Abstraindo-se a conveniência (ou não) de se criticar, publicamente, o patrão, como Sader fez (reparem: o problema não é criticar; deve-se criticar! mas o "modo" -como e onde se critica- não é de pouca importância), nasce para todos nós a impressão de que a ministra se afilia aos "Guias Geniais" do passado, infalíveis, acima de toda e qualquer crítica. Só isso explica a superestimação do termo "autista", utilizado por Sader figuradamente, e apenas figuradamente, como ficou claro em sua declaração. Aliás, "meio autista", para sermos exatos (2).

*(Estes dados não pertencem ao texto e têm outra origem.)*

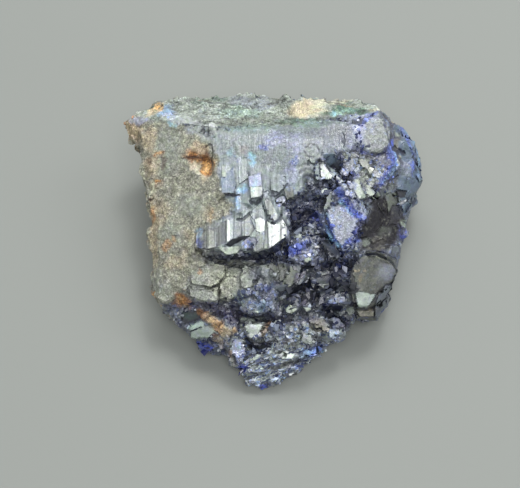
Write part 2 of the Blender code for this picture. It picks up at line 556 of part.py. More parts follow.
def keep_largest_body(made):
    """Drops the small shells that joining and thinning can leave hanging on the mass by an edge or a point."""
    bm = bmesh.new()
    bm.from_mesh(made.data)
    waiting = set(bm.faces)
    bodies = []
    for face in bm.faces:
        if face not in waiting:
            continue
        waiting.discard(face)
        body = [face]
        for member in body:
            for edge in member.edges:
                if len(edge.link_faces) != 2:
                    continue
                for neighbour in edge.link_faces:
                    if neighbour in waiting:
                        waiting.discard(neighbour)
                        body.append(neighbour)
        bodies.append(body)
    bodies.sort(key=len)
    for body in bodies[:-1]:
        bmesh.ops.delete(bm, geom=body, context="FACES")
    bm.to_mesh(made.data)
    bm.free()


def fracture(point, size, tilt, step, seed):
    """How far a point moves out: each cell of the rock breaks on a plane of its own tilt and level."""
    place = point / size + Vector((seed, seed * 1.7, seed * 2.3))
    middle = noise.voronoi(place)[1][0]
    turn = noise.cell_vector(middle * 7.31)
    level = noise.cell(middle * 5.77)
    return (place - middle).dot(turn) * size * tilt + level * step


def break_up_kept(place, normal):
    """The share of the break-up that the surface has here: less on the faces that stayed whole."""
    kept = 1.0
    for middle_x, middle_y, half_width, half_depth, share in WHOLE_FACES:
        reach = math.hypot((place.x - middle_x) / half_width, (place.y - middle_y) / half_depth)
        inside = min(max((1.25 - reach) / 0.4, 0.0), 1.0) * min(max(normal.z * 2.0, 0.0), 1.0)
        kept = min(kept, 1.0 - inside * (1.0 - share))
    return kept


def break_up(made):
    """Moves the surface of the mass onto small fracture faces."""
    mesh = made.data
    places = [v.co.copy() for v in mesh.vertices]
    outward = [v.normal.copy() for v in mesh.vertices]
    for vert, place, normal in zip(mesh.vertices, places, outward):
        move = sum(fracture(place, *layer) for layer in FRACTURES)
        vert.co = place + normal * move * break_up_kept(place, normal)
    mesh.update()


def cut_base(made):
    """Cuts the mass off flat on the plane that it rests on."""
    bm = bmesh.new()
    bm.from_mesh(made.data)
    cut = bmesh.ops.bisect_plane(
        bm, geom=list(bm.verts) + list(bm.edges) + list(bm.faces),
        plane_co=(0, 0, 0), plane_no=(0, 0, 1), clear_inner=True,
    )
    rim = [g for g in cut["geom_cut"] if isinstance(g, bmesh.types.BMEdge)]
    bmesh.ops.triangle_fill(bm, edges=rim, use_beauty=True, normal=(0, 0, -1))
    bmesh.ops.recalc_face_normals(bm, faces=list(bm.faces))
    bm.to_mesh(made.data)
    bm.free()


def azurite_material():
    material = bpy.data.materials.new("azurite")
    material.use_nodes = True
    shader = material.node_tree.nodes["Principled BSDF"]
    shader.inputs["Base Color"].default_value = BLOCK_COLOUR
    shader.inputs["Roughness"].default_value = BLOCK_ROUGHNESS
    return material


# ---------------------------------------------------------------- the specimen
for leftover in list(bpy.data.objects):
    bpy.data.objects.remove(leftover)

parts = bpy.data.collections.new("azurite_specimen")
bpy.context.scene.collection.children.link(parts)
blocks = bpy.data.collections.new("rock_blocks")
clefts = bpy.data.collections.new("rock_clefts")
prisms = bpy.data.collections.new("crystals")

specimen = hull(
    "azurite_specimen",
    [Vector((x, y, -BURIED)) for x, y in CORE_FOOT]
    + [Vector((x, y, WAIST_HEIGHT)) for x, y in CORE_WAIST]
    + [Vector((x, y, SHOULDER_HEIGHT)) for x, y in CORE_SHOULDER],
    parts,
)
for group in ROCK:
    for block_name, (top_spots, foot_height, foot_size, foot_move) in group.items():
        block(block_name, top_spots, foot_height, foot_size, foot_move, blocks)
for cleft_name, (top_spots, foot_height, foot_size, foot_move) in CLEFTS.items():
    block(cleft_name, top_spots, foot_height, foot_size, foot_move, clefts)
for crystal_name, (root_spot, end_spot, width, thickness, roll) in CRYSTALS.items():
    crystal(crystal_name, root_spot, end_spot, width, thickness, roll, prisms)

combine(specimen, "UNION", blocks)
combine(specimen, "DIFFERENCE", clefts)
grain = specimen.modifiers.new("grain", "REMESH")
grain.mode = "VOXEL"
grain.voxel_size = GRAIN_SIZE
apply_modifiers(specimen)
keep_largest_body(specimen)
break_up(specimen)
thin = specimen.modifiers.new("thin", "DECIMATE")
thin.ratio = MASS_TRIANGLES / (2 * len(specimen.data.polygons))
apply_modifiers(specimen)
cut_base(specimen)
combine(specimen, "UNION", prisms)
keep_largest_body(specimen)

for helper in list(blocks.objects) + list(clefts.objects) + list(prisms.objects):
    bpy.data.objects.remove(helper)

corners = np.array([v.co[:] for v in specimen.data.vertices])
middle_x, middle_y, _ = (corners.min(0) + corners.max(0)) / 2
specimen.data.transform(Matrix.Scale(MM, 4) @ Matrix.Translation((-middle_x, -middle_y, 0)))
specimen.data.materials.clear()
specimen.data.materials.append(azurite_material())
print("moved to the middle by", round(-middle_x, 3), round(-middle_y, 3), "mm")
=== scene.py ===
"""Looks of a hand-sized azurite specimen: crystals, weathered rock, limonite and malachite on one lump."""

import math

import bmesh
import bpy
import numpy as np
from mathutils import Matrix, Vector, noise


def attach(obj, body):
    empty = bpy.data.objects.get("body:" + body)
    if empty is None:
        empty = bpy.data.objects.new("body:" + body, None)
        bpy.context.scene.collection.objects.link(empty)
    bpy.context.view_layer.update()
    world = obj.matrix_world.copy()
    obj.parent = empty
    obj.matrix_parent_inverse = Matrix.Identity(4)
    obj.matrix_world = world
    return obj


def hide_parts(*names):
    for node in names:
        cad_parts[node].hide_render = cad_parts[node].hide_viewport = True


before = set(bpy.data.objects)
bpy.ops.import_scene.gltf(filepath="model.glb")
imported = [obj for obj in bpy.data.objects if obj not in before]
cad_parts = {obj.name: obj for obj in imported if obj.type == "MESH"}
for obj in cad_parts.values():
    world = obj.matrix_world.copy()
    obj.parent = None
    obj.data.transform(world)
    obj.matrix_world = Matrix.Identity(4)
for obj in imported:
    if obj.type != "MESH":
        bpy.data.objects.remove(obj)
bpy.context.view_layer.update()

# ---------------------------------------------------------------- the eye, the table and the light
# The specimen lies on a plain pale table and is seen from the front, well above. A wide soft window stands
# behind it and to the right, so that faces that lie level mirror the window and steep front faces stay dark.
MM = 0.001
PICTURE_WIDE = 520
PICTURE_HIGH = 488
SENSOR_WIDE = 36.0
FOCAL_LENGTH = 1154.0  # in picture squares
EYE_DISTANCE = 200.0 * MM
EYE_ELEVATION = math.radians(60.0)
EYE_AIM = Vector((-0.046, -0.598, 8.0)) * MM
SHEET_MIDDLE = (274.5, 242.0)  # the picture square that lies over EYE_AIM

LOOK = Vector((0.0, math.cos(EYE_ELEVATION), -math.sin(EYE_ELEVATION)))
UPWARD = Vector((0.0, math.sin(EYE_ELEVATION), math.cos(EYE_ELEVATION)))
EYE = EYE_AIM - LOOK * EYE_DISTANCE

scene = bpy.context.scene
camera_data = bpy.data.cameras.new("eye")
camera_data.sensor_fit = "HORIZONTAL"
camera_data.sensor_width = SENSOR_WIDE
camera_data.lens = SENSOR_WIDE * FOCAL_LENGTH / PICTURE_WIDE
camera_data.shift_x = (PICTURE_WIDE / 2 - SHEET_MIDDLE[0]) / PICTURE_WIDE
camera_data.shift_y = (SHEET_MIDDLE[1] - PICTURE_HIGH / 2) / PICTURE_WIDE
camera_data.clip_start = 10.0 * MM
camera = bpy.data.objects.new("eye", camera_data)
camera.location = EYE
camera.rotation_euler = LOOK.to_track_quat("-Z", "Y").to_euler()
scene.collection.objects.link(camera)
scene.camera = camera

LIGHT_DISTANCE = 0.60
SOFT_LIGHTS = (  # name, azimuth and elevation in degrees, width and height in metres, power in watts
    ("window", 10, 60, 0.44, 0.36, 1.94),
    ("lamp", 22, 64, 0.12, 0.12, 0.8),
    ("ceiling", 172, 64, 0.34, 0.28, 1.6),
    ("side", 78, 46, 0.24, 0.24, 0.45),
)
ROOM_COLOUR = (0.98, 1.0, 1.0, 1.0)
ROOM_LIGHT = 0.44
TABLE_HALF_WIDTH = 1.5
TABLE_COLOUR = (0.258, 0.273, 0.256, 1.0)
TABLE_ROUGHNESS = 0.75


def soft_light(name, azimuth, elevation, wide, high, power):
    """A soft box that faces the specimen. Azimuth 0 is behind it, and grows towards the right."""
    light = bpy.data.lights.new(name, "AREA")
    light.shape = "RECTANGLE"
    light.size = wide
    light.size_y = high
    light.energy = power
    lamp = bpy.data.objects.new(name, light)
    turn, rise = math.radians(azimuth), math.radians(elevation)
    away = Vector((math.sin(turn) * math.cos(rise), math.cos(turn) * math.cos(rise), math.sin(rise)))
    lamp.location = EYE_AIM + away * LIGHT_DISTANCE
    lamp.rotation_euler = (-away).to_track_quat("-Z", "Y").to_euler()
    scene.collection.objects.link(lamp)


for setting in SOFT_LIGHTS:
    soft_light(*setting)

world = bpy.data.worlds.new("room")
world.use_nodes = True
world.node_tree.nodes["Background"].inputs["Color"].default_value = ROOM_COLOUR
world.node_tree.nodes["Background"].inputs["Strength"].default_value = ROOM_LIGHT
scene.world = world
scene.view_settings.view_transform = "Standard"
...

Não morro de amores por Sader. Ser suplente a senador de Lindbergh Farias, o "Lindinho" (sic) de Nova Iguaçu, não é exatamente o que se espera de um quadro da esquerda intelectual brasileira. Mas suas qualidades são indiscutíveis, e é tacanho que um acadêmico de seu porte seja descartado apenas pela expressão, legítima, de uma opinião. Mais que legítima, verdadeira: o tal corte orçamentário pega os ministérios de calças curtas, principalmente o MinC, historicamente relegado a segundo plano- e não se viu Ana de Hollanda chiar. Sendo o autismo um "desligamento da realidade", conforme o meu Aurélio eletrônico, não haveria expressão mais adequada para o comportamento da ministra.
A direita ficou feliz com seu "expurgo", naturalmente. Elio Gaspari, em um artigo que se pretende engraçado (3), destaca o que deveria ser, em sua opinião, o papel estritamente "cultural" da Fundação, em oposição a uma suposta politização que seria promovida por Sader. O sociólogo realmente disse isso: que pretendia fazer da Casa um ambiente para debates sobre os rumos do País. Menos academicismo e mais práxis. E isso não deveria, justamente, ser aplaudido?
É um erro crasso associar Rui Barbosa ao pedantismo acadêmico (ok, "apenas" ao pedantismo acadêmico). É esquecer toda a trajetória do jurista/ jornalista, cuja relevância na história brasileira é inconteste. Deputado, senador e ministro, sempre esteve na linha de frente das discussões em curso no País. Não era socialista- ser socialista, na transição do Brasil imperial para a república, era um luxo. Enquanto a Europa passava pela maturação da classe operária e pela Comuna de Paris, ainda estávamos, cá nos trópicos, às voltas com escravatura e latifúndio. Mas era um progressista, e seu engajamento nas campanhas abolicionistas e republicanas mostra isso. Criticar Sader por querer politizar a Casa de Rui Barbosa é jogar fora toda a atuação política desse mesmo Rui, o da "luta pela grandeza da pátria e suas liberdades, no Parlamento" (4).
A direita, assustada com a agora abortada possibilidade de um intelectual de esquerda assumir a presidência da Fundação, queria "limpá-la" da política, deixando-a apenas como "casa de cultura". Querem isolar Rui em uma torre de marfim, alheia à luta cotidiana. Mas, "num certo sentido, a política domina tudo", diz Trotsky (5)- e acabou que a política mesquinha (ou autista, escolha o adjetivo) saiu vitoriosa nesse episódio.
Publicar Drummond é importante; mas há que debater Marx, também.
Notas
(1) Correio do Brasil: "Emir Sader não vai mais presidir Casa de Rui Barbosa" http://bit.ly/hBF5kM
(2) Folha: "Ao comentar a situação orçamentária do ministério, Sader disse: 'Tem o corte, o orçamento é menor, e tem dívidas. Desde março não se repassou nada aos Pontos de Cultura. Teve uma manifestação em Brasília. Está estourando na mão da [ministra] Ana [de Hollanda] porque ela fica quieta, é meio autista'". http://bit.ly/ibNHDf
(3) "De rui.barbosa@edu para dilma@gov", no jornal "O Globo" de 02/ 03/ 2011.
(4) Rui Barbosa, "Oração aos moços".
(5) Leon Trotsky, "Questões do modo de vida- o homem não vive só de política".